During the strikes in 2023, he drained his 401(k) and his union pension to keep his shop open and his workers employed.

Niner said he deployed a strategy of “pivoting and praying.” He shifted his business to focus more on fabrication, making giant 3-D-printed items for movie premieres, 25-foot-long, 8-foot-tall and 8-foot-deep ammo chests for a “Call of Duty” promotion and even graphics at airports.

Last last month, Niner sold off his Georgia business as filming in that state shifted to the U.K. He downsized his home and moved his business from Valencia to a much smaller building in North Hollywood. He is now down to 11 employees.

“I have a very bright outlook on the future, especially because we’re getting phone calls from people who never would have called us because all the other guys are out of business,” he said. “There’s something to be said about the last man standing. But I’m the last man standing on $2 million in debt. I’m more like lying down.”

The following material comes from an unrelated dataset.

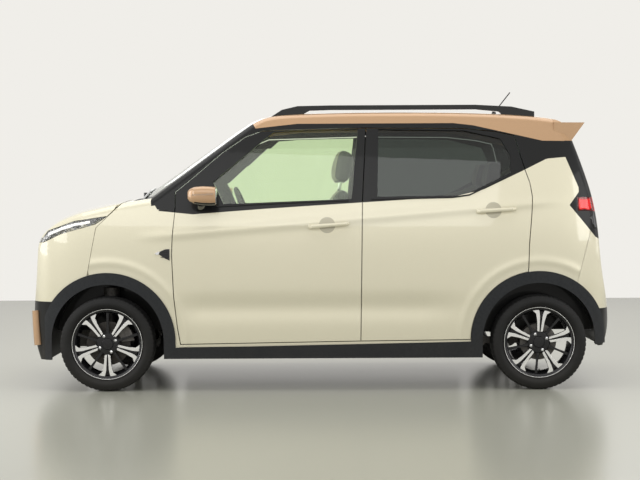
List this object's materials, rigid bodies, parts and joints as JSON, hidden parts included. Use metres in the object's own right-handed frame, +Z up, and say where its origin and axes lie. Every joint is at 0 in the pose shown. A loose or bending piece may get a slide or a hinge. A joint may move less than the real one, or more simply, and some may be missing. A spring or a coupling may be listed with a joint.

The industry got a reprieve last week when CBS announced that it was relocating its hit drama “Tracker” to Los Angeles from Vancouver, Canada, after receiving a $48-million tax credit. Many view such moves, however, as small wins over comprehensive ones.

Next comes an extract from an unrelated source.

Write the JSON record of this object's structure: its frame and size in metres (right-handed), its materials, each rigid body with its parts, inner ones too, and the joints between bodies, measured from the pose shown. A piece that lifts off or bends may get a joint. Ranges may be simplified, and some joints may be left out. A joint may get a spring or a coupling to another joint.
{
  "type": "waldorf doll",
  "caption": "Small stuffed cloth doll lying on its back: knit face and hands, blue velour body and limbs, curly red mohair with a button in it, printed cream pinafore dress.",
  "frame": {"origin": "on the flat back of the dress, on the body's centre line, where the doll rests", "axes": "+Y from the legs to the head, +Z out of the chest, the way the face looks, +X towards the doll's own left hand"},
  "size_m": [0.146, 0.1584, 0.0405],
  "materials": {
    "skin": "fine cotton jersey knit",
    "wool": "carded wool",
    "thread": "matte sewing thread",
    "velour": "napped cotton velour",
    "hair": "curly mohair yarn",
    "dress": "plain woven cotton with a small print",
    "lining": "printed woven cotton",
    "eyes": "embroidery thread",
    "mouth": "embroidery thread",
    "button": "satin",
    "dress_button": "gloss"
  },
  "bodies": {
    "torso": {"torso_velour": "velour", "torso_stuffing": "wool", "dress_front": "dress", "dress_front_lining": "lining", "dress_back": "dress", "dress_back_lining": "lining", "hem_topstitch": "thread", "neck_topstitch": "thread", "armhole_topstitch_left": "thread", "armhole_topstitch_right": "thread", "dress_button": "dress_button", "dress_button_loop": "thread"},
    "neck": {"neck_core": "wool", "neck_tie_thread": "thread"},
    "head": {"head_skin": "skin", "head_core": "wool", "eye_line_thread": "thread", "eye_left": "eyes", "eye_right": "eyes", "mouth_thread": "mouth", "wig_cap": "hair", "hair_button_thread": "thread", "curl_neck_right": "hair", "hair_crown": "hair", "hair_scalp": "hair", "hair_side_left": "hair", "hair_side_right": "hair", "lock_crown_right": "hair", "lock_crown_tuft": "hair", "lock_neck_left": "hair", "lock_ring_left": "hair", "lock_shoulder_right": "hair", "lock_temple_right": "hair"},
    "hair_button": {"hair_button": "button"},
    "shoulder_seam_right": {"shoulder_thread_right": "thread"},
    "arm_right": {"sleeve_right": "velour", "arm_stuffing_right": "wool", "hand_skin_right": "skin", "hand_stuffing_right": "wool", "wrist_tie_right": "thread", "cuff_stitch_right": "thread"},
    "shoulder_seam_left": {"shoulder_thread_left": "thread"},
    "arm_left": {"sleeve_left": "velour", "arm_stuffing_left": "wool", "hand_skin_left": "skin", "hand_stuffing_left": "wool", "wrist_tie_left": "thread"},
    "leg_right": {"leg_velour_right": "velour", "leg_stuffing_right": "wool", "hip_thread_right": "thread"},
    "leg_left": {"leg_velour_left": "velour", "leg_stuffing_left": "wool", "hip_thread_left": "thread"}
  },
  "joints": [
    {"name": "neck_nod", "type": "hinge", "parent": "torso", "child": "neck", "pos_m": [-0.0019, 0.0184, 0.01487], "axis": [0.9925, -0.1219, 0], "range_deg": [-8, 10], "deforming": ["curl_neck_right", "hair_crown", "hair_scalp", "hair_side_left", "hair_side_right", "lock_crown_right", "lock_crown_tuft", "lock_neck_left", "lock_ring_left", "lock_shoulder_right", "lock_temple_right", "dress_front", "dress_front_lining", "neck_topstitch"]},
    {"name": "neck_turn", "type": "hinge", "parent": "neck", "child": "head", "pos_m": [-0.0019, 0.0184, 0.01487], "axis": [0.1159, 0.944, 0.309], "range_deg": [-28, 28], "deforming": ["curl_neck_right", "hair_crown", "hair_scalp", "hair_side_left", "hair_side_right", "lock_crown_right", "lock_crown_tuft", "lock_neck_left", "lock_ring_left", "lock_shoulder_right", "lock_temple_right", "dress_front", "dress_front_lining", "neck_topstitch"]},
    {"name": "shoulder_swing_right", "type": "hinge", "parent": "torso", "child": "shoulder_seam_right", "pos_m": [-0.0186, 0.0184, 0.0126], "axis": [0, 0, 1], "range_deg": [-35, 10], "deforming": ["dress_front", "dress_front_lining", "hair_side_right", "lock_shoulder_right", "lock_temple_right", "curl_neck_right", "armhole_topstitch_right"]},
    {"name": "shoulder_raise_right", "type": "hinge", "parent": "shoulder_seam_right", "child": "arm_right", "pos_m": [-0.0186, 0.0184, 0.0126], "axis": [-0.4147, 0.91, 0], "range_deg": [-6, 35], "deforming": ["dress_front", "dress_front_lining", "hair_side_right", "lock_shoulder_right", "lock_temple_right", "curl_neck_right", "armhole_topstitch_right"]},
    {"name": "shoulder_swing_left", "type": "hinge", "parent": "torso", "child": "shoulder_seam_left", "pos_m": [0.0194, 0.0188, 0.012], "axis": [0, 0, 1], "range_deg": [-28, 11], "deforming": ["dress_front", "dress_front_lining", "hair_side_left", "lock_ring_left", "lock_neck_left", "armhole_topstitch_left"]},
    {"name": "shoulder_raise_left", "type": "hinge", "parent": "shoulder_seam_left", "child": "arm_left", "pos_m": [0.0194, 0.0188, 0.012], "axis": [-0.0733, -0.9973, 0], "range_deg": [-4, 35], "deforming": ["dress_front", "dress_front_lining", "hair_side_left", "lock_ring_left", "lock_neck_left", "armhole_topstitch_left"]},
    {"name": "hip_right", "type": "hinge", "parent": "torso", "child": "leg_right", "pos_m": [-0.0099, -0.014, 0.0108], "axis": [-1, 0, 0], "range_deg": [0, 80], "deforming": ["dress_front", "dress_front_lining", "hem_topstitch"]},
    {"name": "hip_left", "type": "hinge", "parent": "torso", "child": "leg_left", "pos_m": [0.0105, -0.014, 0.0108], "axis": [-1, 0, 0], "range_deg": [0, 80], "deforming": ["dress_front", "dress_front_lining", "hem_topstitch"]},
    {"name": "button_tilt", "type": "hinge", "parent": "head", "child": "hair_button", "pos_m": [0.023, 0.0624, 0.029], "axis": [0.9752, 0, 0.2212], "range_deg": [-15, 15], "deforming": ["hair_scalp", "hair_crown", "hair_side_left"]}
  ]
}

“There’s been a fundamental change happening here over the past five years,” said Cale Thomas, a makeup artist who has worked on “Guardians of the Galaxy 3” and the recent biopic “Michael.”

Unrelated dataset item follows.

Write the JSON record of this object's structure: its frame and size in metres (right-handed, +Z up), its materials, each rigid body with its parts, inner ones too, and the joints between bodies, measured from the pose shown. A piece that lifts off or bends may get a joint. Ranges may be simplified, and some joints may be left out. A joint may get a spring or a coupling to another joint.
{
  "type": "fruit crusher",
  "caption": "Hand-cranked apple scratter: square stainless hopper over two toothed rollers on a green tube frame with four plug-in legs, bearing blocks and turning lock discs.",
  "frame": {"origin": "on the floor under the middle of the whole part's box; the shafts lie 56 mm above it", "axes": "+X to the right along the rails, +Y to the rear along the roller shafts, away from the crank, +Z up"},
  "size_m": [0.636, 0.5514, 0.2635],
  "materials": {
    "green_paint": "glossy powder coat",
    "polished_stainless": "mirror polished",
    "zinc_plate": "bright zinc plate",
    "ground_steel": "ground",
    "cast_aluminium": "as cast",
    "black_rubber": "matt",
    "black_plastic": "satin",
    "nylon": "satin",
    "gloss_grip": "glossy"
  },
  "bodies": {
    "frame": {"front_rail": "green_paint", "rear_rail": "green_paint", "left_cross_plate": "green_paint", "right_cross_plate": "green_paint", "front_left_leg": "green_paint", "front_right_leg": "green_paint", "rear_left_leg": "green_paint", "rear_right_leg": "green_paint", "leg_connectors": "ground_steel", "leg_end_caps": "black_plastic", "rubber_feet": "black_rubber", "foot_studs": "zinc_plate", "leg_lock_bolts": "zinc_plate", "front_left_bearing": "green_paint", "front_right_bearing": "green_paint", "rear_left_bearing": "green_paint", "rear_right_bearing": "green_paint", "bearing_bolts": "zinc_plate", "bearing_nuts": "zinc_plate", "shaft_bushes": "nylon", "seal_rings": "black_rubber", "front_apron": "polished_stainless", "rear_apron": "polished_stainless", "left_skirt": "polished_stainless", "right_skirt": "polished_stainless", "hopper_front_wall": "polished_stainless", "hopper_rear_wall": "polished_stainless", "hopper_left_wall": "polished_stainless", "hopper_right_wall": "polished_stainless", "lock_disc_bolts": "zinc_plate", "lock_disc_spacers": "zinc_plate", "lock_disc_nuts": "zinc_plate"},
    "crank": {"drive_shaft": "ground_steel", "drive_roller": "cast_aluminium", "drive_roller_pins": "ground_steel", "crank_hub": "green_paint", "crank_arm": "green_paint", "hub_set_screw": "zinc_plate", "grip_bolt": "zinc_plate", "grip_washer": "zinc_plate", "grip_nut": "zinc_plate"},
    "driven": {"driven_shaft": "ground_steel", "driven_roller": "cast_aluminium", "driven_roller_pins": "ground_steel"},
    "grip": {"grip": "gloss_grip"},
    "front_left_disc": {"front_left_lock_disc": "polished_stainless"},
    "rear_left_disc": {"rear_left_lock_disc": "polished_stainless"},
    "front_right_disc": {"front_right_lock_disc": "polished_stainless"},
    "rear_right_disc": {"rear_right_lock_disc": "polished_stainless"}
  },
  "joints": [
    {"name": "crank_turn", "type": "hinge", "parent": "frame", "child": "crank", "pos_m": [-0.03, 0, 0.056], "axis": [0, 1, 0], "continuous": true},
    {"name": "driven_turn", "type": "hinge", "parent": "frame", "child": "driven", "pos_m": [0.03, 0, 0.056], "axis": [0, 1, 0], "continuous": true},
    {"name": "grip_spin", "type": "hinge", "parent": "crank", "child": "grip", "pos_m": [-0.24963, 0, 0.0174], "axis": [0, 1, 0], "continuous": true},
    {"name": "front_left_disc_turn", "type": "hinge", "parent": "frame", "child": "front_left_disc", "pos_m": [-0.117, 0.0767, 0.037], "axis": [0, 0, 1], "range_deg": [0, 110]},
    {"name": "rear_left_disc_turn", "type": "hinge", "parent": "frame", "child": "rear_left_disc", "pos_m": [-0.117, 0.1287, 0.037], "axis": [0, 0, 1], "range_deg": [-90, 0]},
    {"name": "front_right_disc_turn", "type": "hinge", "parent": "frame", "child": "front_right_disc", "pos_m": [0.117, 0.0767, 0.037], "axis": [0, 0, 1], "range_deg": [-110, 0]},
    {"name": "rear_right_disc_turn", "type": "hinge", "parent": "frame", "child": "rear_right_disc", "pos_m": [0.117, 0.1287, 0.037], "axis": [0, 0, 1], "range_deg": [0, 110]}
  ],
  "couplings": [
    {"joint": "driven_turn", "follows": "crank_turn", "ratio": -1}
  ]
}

Thomas, who is a member of Stay in LA, acknowledges that California’s step last year to double its tax incentives has helped to spur an uptick in local production, but that has not stopped the outflow of productions or resolved a host of restrictions and costs that have hampered the industry.

He worked on “The Mandalorian” and other Lucasfilm series that stream on Disney+ for five years. “We shot in Manhattan Beach Studios,” he said, but noted that Lucasfilm has since moved one show to the U.K. and produced two others there.

“This has been devastating for our industry,” he said. “Hundreds of generational family businesses aren’t being used anymore.”

The pain points are not confined to Hollywood.

Last year, Marvel Studios — which had made Georgia, known as Hollywood of the South, its primary filming center for such major franchises as “Avengers: Infinity War” — relocated much of its production to the U.K.

The impact has meant even fewer domestic productions causing an even bigger ripple effect.

Among the high-profile casualties was Hackman Capital Partners, which aggressively snapped up studios, acquiring $10 billion in assets under management before production activity plummeted nationwide.

In January, the company defaulted on its $1.1-billion mortgage on Radford Studio Center, the historic lot where “Seinfeld” and “Gunsmoke” were filmed and which gave Studio City its name.

Radford Studios in Studio City

Earlier this year, Hackman Capital Partners defaulted on its $1.1-billion mortgage on Radford Studio Center, the historic lot where “Seinfeld” and “Gunsmoke” were filmed.

(Gary Coronado/Los Angeles Times)

Three months later, lender Deutsche Bank filed a foreclosure complaint on the also-historic Kaufman Astoria Studios in Queens, N.Y., home to “Sesame Street” and “Succession.”

Kaufman, also owned by Hackman Capital Partners, defaulted on an outstanding loan balance of $359 million that was due to be paid last fall, according to CRE Daily.

Gregg Bilson sold ISS Props, the Sunland-based company his father founded in 1977, to Manhattan Beach Studios, part of Hackman Capital Partners, five years ago, staying on as CEO to help run and expand the company.

After 40 years in the business, he retired last August with a little more than a year and a half left on his contract.

Bilson now sees himself as a Hollywood relic.

“Many of my contemporaries and I have had conversations where we say we saw the best of the film and TV industry when it was an art form,” Bilson said. “It will never be the same.”